Kubernetes is one of the most popular tools for container orchestration at scale. It makes configuring, deploying, managing and monitoring containers much easier, even if a business is working with many at the same time.

Key features of Kubernetes include automatic container healing, batch execution, and automatic rollbacks or rollouts.

Features of Jenkins vs. Kubernetes

Analytics and data dashboards

Jenkins and Kubernetes make it easy for developers to monitor and analyze metrics relevant to their work more effectively.

Kubernetes provides various tools for monitoring and examining application resource use. The developers intend for end-users to leverage monitoring solutions and a robust metrics pipeline to analyze and manage container resource use.

People can also use plugins to extend the analytic capabilities of Kubernetes, providing themselves with richer or more accessible container management analytics. However, finding and configuring these plugins can make the setup of Kubernetes more challenging and time-consuming.

Jenkins does not offer analytics tools like a web-based GUI dashboard, which are increasingly common offerings in development automation tools. However, several third-party dashboard plugins for Jenkins are available, a few of which have been specifically recommended by the company’s development team. These Jenkins plugins can provide functionality similar to what other automation tools offer. Identifying and configuring them can take some work, but most teams will probably find an analytics solution that works for them.

Usability and ease of configuration

Jenkins and Kubernetes have reputations for being flexible, easy to configure and simple to use. However, Kubernetes is sometimes regarded as having a steep learning curve, unlike Jenkins.

Both tools can be extended with various integrations and plugins, so it’s also easy for developers to customize them based on their needs, personal preferences or project requirements.
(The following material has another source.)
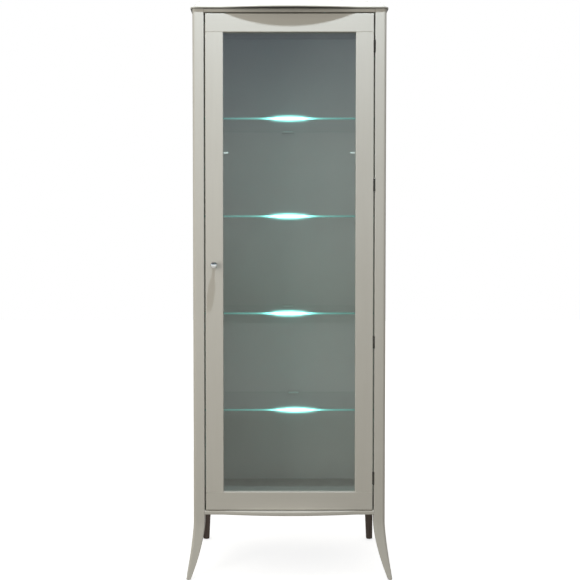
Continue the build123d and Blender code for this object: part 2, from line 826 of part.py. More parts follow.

For example, Jenkins lacks a native deployment tool, but several plugins are available for automating the process.

However, sourcing and configuring these plugins can lengthen setup time if developers need features not available with the base version of Kubernetes of Jenkins.

Choosing Jenkins vs. Kubernetes

Jenkins and Kubernetes are intended for different applications, so the right choice will depend on a development team’s particular needs. There’s nothing stopping a developer from using Jenkins and Kubernetes together; in some cases, these tools may even complement each other, leading to a more robust CI/CD pipeline.

Jenkins is a great option for teams that need only an automation solution to help them implement continuous integration and deployment. The tool’s popularity and availability of plugins make it an excellent option.

Kubernetes is a popular orchestration tool for developers that need to deploy, manage and configure containers. The learning curve may present challenges, but its flexibility and feature set can provide significant value for various project types.

Jenkins is an automation tool that helps developers implement CI/CD, which can improve code quality and accelerate software development. Jenkins’ quick time to market can help developers ensure code changes are deployed in a timely manner.

By contrast, Kubernetes is a container orchestration tool. Kubernetes will be most valuable to developers who need to orchestrate many containers at the same time. The software can shift on-premises apps to the cloud and manage machine learning workflows. Kubernetes’ container healing and batch execution will make it easier for developers to manage project containers, even as the project grows.

However, Kubernetes and Jenkins may both be invaluable for cloud-native CI/CD. Developers working on these projects may even use the two tools together to streamline code testing, monitoring and deployment.